NVIDIA GeForce RTX 3080 Ti GA103 Mobile GPU Flaunts Massive Die In High-Res Photos

NVIDIA's GA103 GPU

NVIDIA’s new mobile GPU, the RTX 3080 Ti, has finally made its way into consumers’ hands. That means we finally get a peek at its GA103 GPU, which turns out to be quite a beast in both size and performance.

GA103 die size comparison

The mobile graphics cards introduced this week have a GA103S/GA103M GPU, officially labeled GN20-E8-A1. These appear to be scaled back a bit, because rumors pointed to the GA103 having 7,680 CUDA cores. The mobile 3080 Ti only has 7,424 cores.

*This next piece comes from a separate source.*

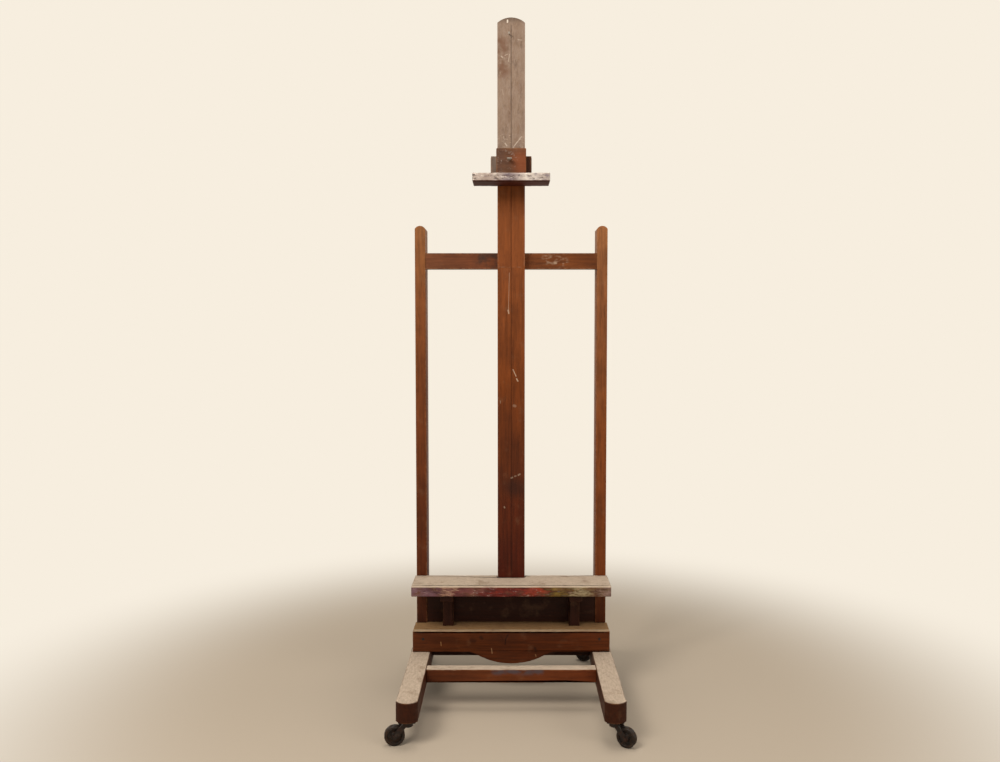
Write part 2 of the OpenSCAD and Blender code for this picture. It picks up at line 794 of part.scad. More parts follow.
// Each kingpin hangs from its plate, and its riveted head carries the fork
module caster_kingpins() {
    color(iron) for (s = CASTER_SIGNS)
        translate([s[0] * runner_gauge / 2, s[1] * (runner_l / 2 - caster_inset), 0]) {
            translate([0, 0, collar_z - rest_gap]) cylinder(r = kingpin_r, h = caster_h - 0.2 - collar_z + rest_gap);
            translate([0, 0, collar_z - rest_gap - 4]) cylinder(r1 = 6, r2 = 8.5, h = 4);
        }
}

// Horn of a caster: a collar on the kingpin and two arms down to the axle
module fork(i) {
    color(iron) at_caster(i) difference() {
        union() {
            translate([0, 0, collar_z]) cylinder(r = collar_r, h = collar_top - collar_z);
            for (side = [-1, 1]) {
                y0 = side > 0 ? arm_in + arm_t : -arm_in;
                translate([0, y0, 0]) rotate([90, 0, 0]) linear_extrude(arm_t) {
                    polygon([[-8, collar_z], [-8, collar_top], [10, collar_top], [trail + 6.4, wheel_r + 6.4],
                             [trail - 6.4, wheel_r - 6.4], [6, collar_z]]);
                    translate([trail, wheel_r]) circle(r = boss_r);
                }
            }
        }
        cylinder(r = kingpin_r + pin_gap, h = caster_h);
        translate([trail, 0, wheel_r]) rotate([90, 0, 0])
            cylinder(r = axle_r + 0.05, h = 4 * wheel_w, center = true);
    }
}

module axle(i) {
    half = arm_in + arm_t + 0.5;
    color(iron) at_caster(i) translate([trail, 0, wheel_r]) rotate([90, 0, 0]) {
        cylinder(r = axle_r, h = 2 * half, center = true);
        for (end = [-1, 1]) translate([0, 0, end * (half + 0.9)]) cylinder(r = axle_r + 2, h = 2, center = true);
    }
}

// Wheel section: hub, thin web and a rim with eased edges
module wheel(i) {
    bore = axle_r + pin_gap;
    hub_r = 10;
    rim_in = wheel_r - 8;
    web = 4;
    ease = 2.5;
    half = wheel_w / 2;
    color("black") at_caster(i) translate([trail, 0, wheel_r]) rotate([90, 0, 0]) rotate_extrude()
        polygon([[bore, -half], [hub_r, -half], [hub_r + 2, -web], [rim_in - 2, -web], [rim_in, -half],
                 [wheel_r - ease, -half], [wheel_r, -half + ease], [wheel_r, half - ease], [wheel_r - ease, half],
                 [rim_in, half], [rim_in - 2, web], [hub_r + 2, web], [hub_r, half], [bore, half]]);
}

// ---------- the assembly ----------

runner(-1);  // left_runner
runner(1);  // right_runner
stretcher(front_stretcher_y);  // front_stretcher
stretcher(mid_stretcher_y);  // mid_stretcher
stretcher(rear_stretcher_y);  // rear_stretcher
post(-1);  // left_post
post(1);  // right_post
crossbar();
brace(-1);  // left_brace
brace(1);  // right_brace
bearer(-1);  // left_bearer
bearer(1);  // right_bearer
shelf_board();
apron();
apron_screws();
tenon_pegs();
pawl_bracket();
pawl_pin();
bracket_screws();
caster_kingpins();
caster_screws();
tray_board();
carriage_back();
tray_leg(-1);  // left_tray_leg
tray_leg(1);  // right_tray_leg
tray_batten(-1);  // left_tray_batten
tray_batten(1);  // right_tray_batten
mast_lower();
mast_upper();
rack_rail();
rack_screws();
mast_screws();
mast_stop_pin();
holder_lip();
holder_front_plate();
holder_cheek(-1);  // holder_left_cheek
holder_cheek(1);  // holder_right_cheek
holder_back_plate();
holder_screws();
clamp_nut();
clamp_screw();
pawl();
for (i = [0:3]) {
    caster_plate(i);
    fork(i);
    axle(i);
    wheel(i);
}
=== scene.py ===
# %% [markdown]
# # An old studio easel
# A tall easel on casters: two posts, a crossbar, and a mast that rises with the tray between the posts.
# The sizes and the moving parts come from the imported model, which is loaded here and never changed. This
# lesson adds what the model leaves out: softened and chipped edges, old mahogany, dust, paint and rust.

# %% Load the frame
import json

import bmesh
import bpy
import numpy as np
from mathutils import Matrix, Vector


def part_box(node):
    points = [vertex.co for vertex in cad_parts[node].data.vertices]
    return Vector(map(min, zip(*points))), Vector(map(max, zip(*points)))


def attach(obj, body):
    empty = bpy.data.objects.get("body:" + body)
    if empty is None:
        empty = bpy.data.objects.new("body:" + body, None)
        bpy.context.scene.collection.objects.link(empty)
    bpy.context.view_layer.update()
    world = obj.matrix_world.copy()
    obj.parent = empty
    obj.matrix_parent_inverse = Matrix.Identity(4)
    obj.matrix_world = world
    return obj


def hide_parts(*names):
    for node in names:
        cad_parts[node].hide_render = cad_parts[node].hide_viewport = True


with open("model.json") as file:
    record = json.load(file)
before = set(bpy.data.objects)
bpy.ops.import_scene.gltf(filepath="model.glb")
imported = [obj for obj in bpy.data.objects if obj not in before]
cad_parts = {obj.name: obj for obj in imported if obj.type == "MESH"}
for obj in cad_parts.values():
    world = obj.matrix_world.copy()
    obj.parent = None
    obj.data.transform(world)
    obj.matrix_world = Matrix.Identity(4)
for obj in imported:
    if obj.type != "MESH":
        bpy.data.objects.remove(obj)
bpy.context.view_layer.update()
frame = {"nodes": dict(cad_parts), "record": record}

# %% [markdown]
# Everything is in metres, and small sizes are easier to read in millimetres, so one name turns them over.
# A node's body and its finish are in the record, and two small tables keep them at hand.

# %% Names used all through
MM = 0.001
record = frame["record"]
BODY = {node: body for body, nodes in record["behaviour"]["bodies"].items() for node in nodes}
SLOT = {part["node"]: part["material_slot"] for part in record["subparts"]}
LOW, HIGH = 0, 1


def size_of(node):
    """Lowest and highest corner of a node, as two arrays."""
    low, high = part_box(node)
    return np.array(low), np.array(high)


# %% [markdown]
# ## Shaping boards
# A sawn board isn't a box: its edges were eased with a plane, and a century of knocks has rounded them
# more in some places than in others. Each board here is an outline carried along an axis. The outline
# shrinks on a quarter circle at both ends, and the circle's radius wanders along the edge.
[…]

The full GA103 also has ten 32-bit memory controllers. That should, in theory, allow for a maximum 320-bit memory bus. On the other hand, its mobile counterpart only comes with a 256-bit interface. NVIDIA has yet to release the GPU’s official block diagram, though, so this information can’t yet be confirmed.

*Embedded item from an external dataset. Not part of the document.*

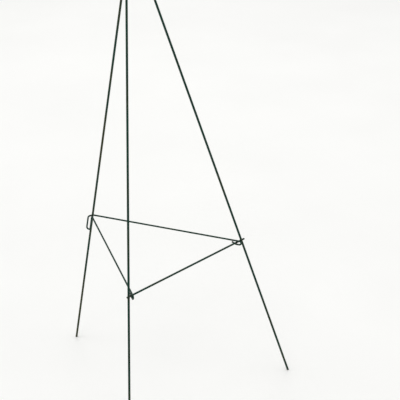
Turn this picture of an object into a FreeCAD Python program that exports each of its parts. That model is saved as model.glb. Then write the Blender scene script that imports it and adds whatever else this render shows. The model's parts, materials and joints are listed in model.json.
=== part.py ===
import FreeCAD, Part
import math
import os

# Folding wire display easel: two front legs joined by a welded cross bar, a rear leg
# hinged on a bolt at the top, and a thin wire brace that stops the rear leg from spreading.
# Millimetres. X is the width, the front faces -Y, Z is up. The origin lies on the floor,
# in the middle of the three feet.

# Driving dimensions
leg_wire = 4.2  # diameter of the leg wire
bar_wire = 3.6  # diameter of the cross bar
brace_wire = 3.2  # diameter of the spreader brace
bolt_height = 858.4  # height of the hinge bolt's axis
foot_half_spread = 214.0  # from the middle to each front foot
foot_reach = 196.5  # from the middle to the front feet and to the rear foot
bar_height = 291.3  # where the cross bar crosses the front legs
bar_sink = 0.4  # how far the welded wires sink into each other
weld_r = 2.8  # radius of the weld flash round a crossing
bar_short_end = 0.6  # bar past the left leg's centre line
bar_long_end = 10.8  # bar past the right leg's centre line
brace_height = 302.9  # where the brace meets the rear leg

bolt_d = 5.0
bolt_length = 35.0
hex_flats = 8.0
hex_chamfer = 0.5
tip_chamfer = 0.6
head_thickness = 3.5
nut_thickness = 4.0
nut_collar = 1.0  # height of the locking collar on top of the hexagon
nut_collar_d = 7.2
washer_d = 10.0
washer_hole = 5.3
washer_thickness = 1.0
pivot_clearance = 0.1  # round the bolt, and between the wires beside each other on it

bend_slack = 0.01  # straight wire left between two bends that meet
coil_slack = 0.06  # the same between the slanted bends of the coil

front_eye_x = 8.65  # from the middle to the centre of a front leg's eye
front_eye_extra = 0.12  # wider radius of the front eyes, which sit askew on the bolt
eye_throat_radius = 5.0

hook_rise = 38.0  # crest of the hook above the bolt
hook_crest = 18.0  # width of the crest
hook_trough_height = 13.0
hook_trough = 16.0  # width of the trough
hook_tip = 30.0  # height of the tip above the bolt

brace_eye_inboard = 10.5  # from a front leg's centre line to the brace's eye
brace_eye_half = 3.75  # half the height of the eye, on the wire's centre line
brace_eye_front = 9.0  # from the bar to the eye's closed end
brace_eye_back = 9.0  # from the bar to the wire's cut end
brace_eye_tail = 1.3  # behind the bar, where the tail turns up to the strand
brace_eye_tail_bend = 3.6
brace_eye_gap = 0.1  # between the cut end and the strand above it

loop_gap = 4.0  # wire centre lines beside the rear leg
loop_behind = 3.8  # the loop's cross piece behind the rear leg
loop_drop = 28.5  # how far the loop hangs down along the rear leg
loop_crest = 4.0
loop_outer = (-6.2, 5.2)  # the loop's outer strand, across and behind the rear leg
loop_inner = (-4.2, -2.4)  # the loop's inner strand
loop_bend = 3.0
loop_end_bend = 3.4

# Worked out from them
leg_r = leg_wire / 2
eye_r = bolt_d / 2 + pivot_clearance + leg_r  # wire centre line round the bolt
coil_x = leg_r + pivot_clearance  # rear leg's two passes beside each other
front_eye_r = eye_r + front_eye_extra
front_lean = math.atan2(foot_reach, bolt_height)
rear_lean = front_lean - math.asin(eye_r / math.hypot(foot_reach, bolt_height))

X = FreeCAD.Vector(1, 0, 0)


def side_axes(lean):
    """Unit vectors in the side view: square to a leg towards the rear, and up along it."""
    back = FreeCAD.Vector(0, math.cos(lean), -math.sin(lean))
    up = FreeCAD.Vector(0, math.sin(lean), math.cos(lean))
    return back, up


front_back = side_axes(front_lean)[0]
rear_back, rear_up = side_axes(-rear_lean)
bolt_centre = FreeCAD.Vector(0, 0, bolt_height)


def bent_path(points, radii):
    """Straight runs through the points, each inner corner rounded by a tangent arc."""
    edges = []
    start = points[0]
    for before, corner, after, radius in zip(points, points[1:], points[2:], radii):
        into = (corner - before).normalize()
        out = (after - corner).normalize()
        half_turn = into.getAngle(out) / 2
        tangent = radius * math.tan(half_turn)
        arc_start = corner - into * tangent
        arc_end = corner + out * tangent
        inward = (out - into).normalize()
        arc_middle = corner + inward * (radius / math.cos(half_turn) - radius)
        if (arc_start - start).dot(into) < -1e-6:
            raise ValueError("a bend needs more wire than its run has")
        if (arc_start - start).Length > 1e-4:
            edges.append(Part.LineSegment(start, arc_start).toShape())
        edges.append(Part.Arc(arc_start, arc_middle, arc_end).toShape())
        start = arc_end
    if (points[-1] - start).Length > 1e-4:
        edges.append(Part.LineSegment(start, points[-1]).toShape())
    return Part.Wire(edges)


def wire_solid(points, radii, diameter):
    """A round wire bent along the path, compared with its section times its length."""
    path = bent_path(points, radii)
    circle = Part.Circle(points[0], points[1] - points[0], diameter / 2)
    section = Part.Wire([circle.toShape()])
    solid = path.makePipeShell([section], True, False)
    expected = math.pi * diameter**2 / 4 * path.Length
    if not solid.isValid() or abs(solid.Volume / expected - 1) > 0.002:
        raise ValueError(f"bad wire: {solid.Volume:.1f} for {expected:.1f}")
    return solid, path.Length


def cut_at_floor(solid):
    """The wire's end ground flat where it stands on the floor."""
    reach = 400
    floor = Part.makeBox(2 * reach, 2 * reach, reach, FreeCAD.Vector(-reach, -reach, -reach))
    return solid.cut(floor)


def leg_start(foot, top):
    """A point below the floor on the leg's line, so that the cut is whole."""
    return foot - (top - foot).normalize() * leg_wire


def front_leg_line(side):
    """Foot and eye centre of a front leg, -1 for left and 1 for right."""
    foot = FreeCAD.Vector(side * foot_half_spread, -foot_reach, 0)
    return foot, bolt_centre + X * (side * front_eye_x)


def front_leg(side):
    foot, eye = front_leg_line(side)
    along = (eye - foot).normalize()
    root, octagon = math.sqrt(2), math.sqrt(2) - 1

    def at(back, up):
        """A point round the eye, in eye radii."""
        return eye + front_back * (front_eye_r * back) + along * (front_eye_r * up)

    points = [leg_start(foot, eye), at(0, -root), at(-1, -octagon), at(-1, 1)]
    points += [at(1, 1), at(1, -octagon), at(1 / root, -1 / root)]
    radii = [eye_throat_radius] + [front_eye_r - bend_slack] * 4
    solid, length = wire_solid(points, radii, leg_wire)
    return cut_at_floor(solid), length


def rear_leg():
    def at(across, back, up):
        return bolt_centre + X * across + rear_back * back + rear_up * up

    foot = at(coil_x, eye_r, -(bolt_height + rear_back.z * eye_r) / rear_up.z)
    front_of_hook = eye_r - hook_crest
    points = [
        leg_start(foot, at(coil_x, eye_r, 0)),
        at(coil_x, eye_r, eye_r),
        at(coil_x / 3, -eye_r, eye_r),
        at(-coil_x / 3, -eye_r, -eye_r),
        at(-coil_x, eye_r, -eye_r),
        at(-coil_x, eye_r, hook_rise),
        at(-coil_x, front_of_hook, hook_rise),
        at(-coil_x, front_of_hook, hook_trough_height),
        at(-coil_x, front_of_hook - hook_trough, hook_trough_height),
        at(-coil_x, front_of_hook - hook_trough, hook_tip),
    ]
    radii = [eye_r - coil_slack] * 4 + [hook_crest / 2 - bend_slack] * 2
    radii += [hook_trough / 2 - bend_slack] * 2
    solid, length = wire_solid(points, radii, leg_wire)
    return cut_at_floor(solid), length


def front_leg_at(side, height):
    """The point of a front leg's centre line at a height."""
    foot, eye = front_leg_line(side)
    return foot + (eye - foot) * (height / eye.z)


bar_offset = leg_r + bar_wire / 2 - bar_sink
bar_leg_x = front_leg_at(1, bar_height).x
bar_axis = front_leg_at(1, bar_height) - X * bar_leg_x + front_back * bar_offset


def cross_bar(legs):
    start = bar_axis - X * (bar_leg_x + bar_short_end)
    length = 2 * bar_leg_x + bar_short_end + bar_long_end
    bar = Part.makeCylinder(bar_wire / 2, length, start, X)
    for leg in legs:
        bar = bar.cut(leg)
    return bar


def cross_bar_welds(legs, bar):
    """The ring of metal squeezed out round each crossing of bar and leg."""
    welds = []
    for side, leg in zip((-1, 1), legs):
        centre = front_leg_at(side, bar_height) + front_back * (leg_r - bar_sink / 2)
        bead = Part.makeSphere(weld_r, centre, X)
        welds.append(bead.cut(leg).cut(bar))
    return Part.makeCompound(welds)


def spreader_brace():
    rear_y = foot_reach - brace_height * math.tan(rear_lean)
    span = math.hypot(rear_y - bar_axis.y, brace_height - bar_axis.z)
    tilt = math.atan2(brace_height - bar_axis.z, rear_y - bar_axis.y)
    tilt -= math.asin(brace_eye_half / span)
    lean = rear_lean - tilt  # the rear leg against the brace's upright
    leg_distance = math.sqrt(span**2 - brace_eye_half**2)
    out = FreeCAD.Vector(0, math.cos(tilt), math.sin(tilt))
    up = FreeCAD.Vector(0, -math.sin(tilt), math.cos(tilt))

    def at_leg(across, behind, along):
        """A point given across, behind and along the rear leg."""
        away = leg_distance + behind * math.cos(lean) - along * math.sin(lean)
        rise = brace_eye_half + behind * math.sin(lean) + along * math.cos(lean)
        return bar_axis + X * (across + coil_x) + out * away + up * rise

    def eye(side, target):
        """Points of an eye round the bar, from the wire's cut end to the strand."""
        centre = bar_axis + X * (side * (bar_leg_x - brace_eye_inboard))
        strand = target - centre
        strand = (strand - up * strand.dot(up)).normalize()
        cut_end = brace_eye_half - brace_wire - brace_eye_gap
        return [
            centre + strand * along + up * rise
            for along, rise in (
                (brace_eye_back, cut_end),
                (brace_eye_tail, -brace_eye_half),
                (-brace_eye_front, -brace_eye_half),
                (-brace_eye_front, brace_eye_half),
            )
        ]

    behind_leg = at_leg(loop_gap, loop_behind, 0)
    crest = at_leg(*loop_inner, loop_crest)
    loop = [
        behind_leg,
        at_leg(*loop_outer, 0),
        at_leg(*loop_outer, -loop_drop),
        at_leg(*loop_inner, -loop_drop),
        crest,
    ]
    points = eye(1, behind_leg) + loop + eye(-1, crest)[::-1]
    eye_bend = brace_eye_half - bend_slack
    eye_radii = [brace_eye_tail_bend, eye_bend, eye_bend]
    loop_radii = [loop_bend, loop_bend, loop_end_bend, loop_end_bend, loop_bend]
    return wire_solid(points, eye_radii + loop_radii + eye_radii[::-1], brace_wire)


def hex_block(thickness, base, chamfered_end):
    """A hexagonal prism along X from its base, its corners turned off at one end."""
    corner_r = hex_flats / math.sqrt(3)
    corners = [
        FreeCAD.Vector(0, corner_r * math.sin(turn), corner_r * math.cos(turn))
        for turn in (math.radians(60 * i) for i in range(7))
    ]
    prism = Part.Face(Part.makePolygon(corners)).extrude(X * thickness)
    round_stock = Part.makeCylinder(corner_r + 0.01, thickness, FreeCAD.Vector(0, 0, 0), X)
    end_x = thickness if chamfered_end > 0 else 0
    rim = [edge for edge in round_stock.Edges if abs(edge.CenterOfMass.x - end_x) < 0.01]
    block = prism.common(round_stock.makeChamfer(hex_chamfer, rim[:1]))
    block.translate(bolt_centre + X * base)
    return block


def pivot_hardware():
    """Bolt, washers and nut on the hinge axis."""
    foot, eye = front_leg_line(1)
    askew = front_eye_r * (foot.x - eye.x) / (foot - eye).Length
    stack = front_eye_x + askew + leg_r  # outer side of the front legs' eyes
    seat = stack + washer_thickness
    inner = coil_x + leg_r + pivot_clearance
    head = hex_block(head_thickness, -seat - head_thickness, -1)
    shank = Part.makeCylinder(bolt_d / 2, bolt_length, bolt_centre - X * seat, X)
    tip = [e for e in shank.Edges if abs(e.CenterOfMass.x - (bolt_length - seat)) < 0.01]
    bolt = head.fuse(shank.makeChamfer(tip_chamfer, tip[:1])).removeSplitter()

    washers = []
    for base in (-seat, -inner - washer_thickness, inner, stack):
        ring = Part.makeCylinder(washer_d / 2, washer_thickness, bolt_centre + X * base, X)
        hole = Part.makeCylinder(washer_hole / 2, washer_thickness, bolt_centre + X * base, X)
        washers.append(ring.cut(hole))

    nut = hex_block(nut_thickness, seat, 1)
    collar = Part.makeCylinder(
        nut_collar_d / 2, nut_collar, bolt_centre + X * (seat + nut_thickness), X
    )
    thread = Part.makeCylinder(
        bolt_d / 2, nut_thickness + nut_collar, bolt_centre + X * seat, X
    )
    nut = nut.fuse(collar).cut(thread).removeSplitter()
    return {"pivot_bolt": bolt, "pivot_washers": Part.makeCompound(washers), "pivot_nut": nut}


def main():
    os.makedirs("parts", exist_ok=True)
    left, left_length = front_leg(-1)
    right, right_length = front_leg(1)
    rear, rear_length = rear_leg()
    bar = cross_bar([left, right])
    brace, brace_length = spreader_brace()
    nodes = {
        "front_left_leg": left,
        "front_right_leg": right,
        "rear_leg": rear,
        "cross_bar": bar,
        "cross_bar_welds": cross_bar_welds([left, right], bar),
        "spreader_brace": brace,
        **pivot_hardware(),
    }
    for name, shape in nodes.items():
        shape.exportStep(os.path.join("parts", name + ".step"))
        print(name, len(shape.Solids), "solids", round(shape.Volume, 1), shape.isValid())
    print("wire lengths", [round(n) for n in (left_length, right_length, rear_length, brace_length)])
    print("bar axis", bar_axis, "bar crosses the legs at", round(bar_leg_x, 2))


main()
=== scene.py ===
import bpy
import json
import math
import numpy as np
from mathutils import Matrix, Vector


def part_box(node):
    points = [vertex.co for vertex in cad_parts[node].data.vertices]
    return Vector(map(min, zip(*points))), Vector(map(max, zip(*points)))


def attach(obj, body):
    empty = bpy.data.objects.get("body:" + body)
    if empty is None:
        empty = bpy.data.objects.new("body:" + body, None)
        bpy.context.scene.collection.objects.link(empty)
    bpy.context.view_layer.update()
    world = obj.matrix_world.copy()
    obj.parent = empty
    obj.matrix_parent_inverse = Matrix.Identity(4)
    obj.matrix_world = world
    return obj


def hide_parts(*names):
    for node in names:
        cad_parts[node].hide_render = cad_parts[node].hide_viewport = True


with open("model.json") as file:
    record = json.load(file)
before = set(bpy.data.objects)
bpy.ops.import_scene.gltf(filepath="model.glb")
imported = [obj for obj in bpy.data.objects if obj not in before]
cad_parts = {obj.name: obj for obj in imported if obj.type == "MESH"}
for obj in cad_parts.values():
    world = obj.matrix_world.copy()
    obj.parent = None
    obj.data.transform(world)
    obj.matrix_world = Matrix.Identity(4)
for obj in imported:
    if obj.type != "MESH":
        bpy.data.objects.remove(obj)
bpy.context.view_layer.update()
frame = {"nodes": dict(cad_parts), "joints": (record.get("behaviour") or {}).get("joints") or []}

# Folding wire display easel. Shapes are worked out in millimetres and put into the meshes in metres.
mm = 0.001
fullTurn = 2 * math.pi
joints = {joint["name"]: np.array(joint["pos_m"]) / mm for joint in frame["joints"]}
boltCentre = joints["rear_leg_fold"]
barCentre = joints["brace_fold"]
across = np.array([1.0, 0.0, 0.0])
endFaceDepth = 0.01  # points this close to a CAD leg's lowest one belong to its end face


def unit(vector):
    return vector / np.linalg.norm(vector)


def boxOf(node):
    # lowest and highest corner of a CAD node
    return [np.array(corner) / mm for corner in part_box(node)]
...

What can be confirmed is the die size of the GA103 being shipped in laptops now. YouTuber Geekerwan tore his high-powered Razer gaming laptop down and measured the GA103 GPU. The die measures 496 square millimeters, 26.5 percent larger than the GA104 found in NVIDIA’s RTX 3070 Ti mobile graphics card.

Measuring the GA103 GPU

So far, the GA103 is only being used in laptops. However, some believe the GPU may find its way into desktop versions of the RTX 3070+ series at some point. That would be an excellent way to put wafers with non-functional CUDA cores to good use.

The latest NVIDIA RTX 3080Ti mobile graphics chip is already in several flagship laptop computers. Alienware’s x17 R2 offers that graphics system along with the Alder Lake-H processor, as does the MSI GE76 Raider.

(Images credit: Geekerwan)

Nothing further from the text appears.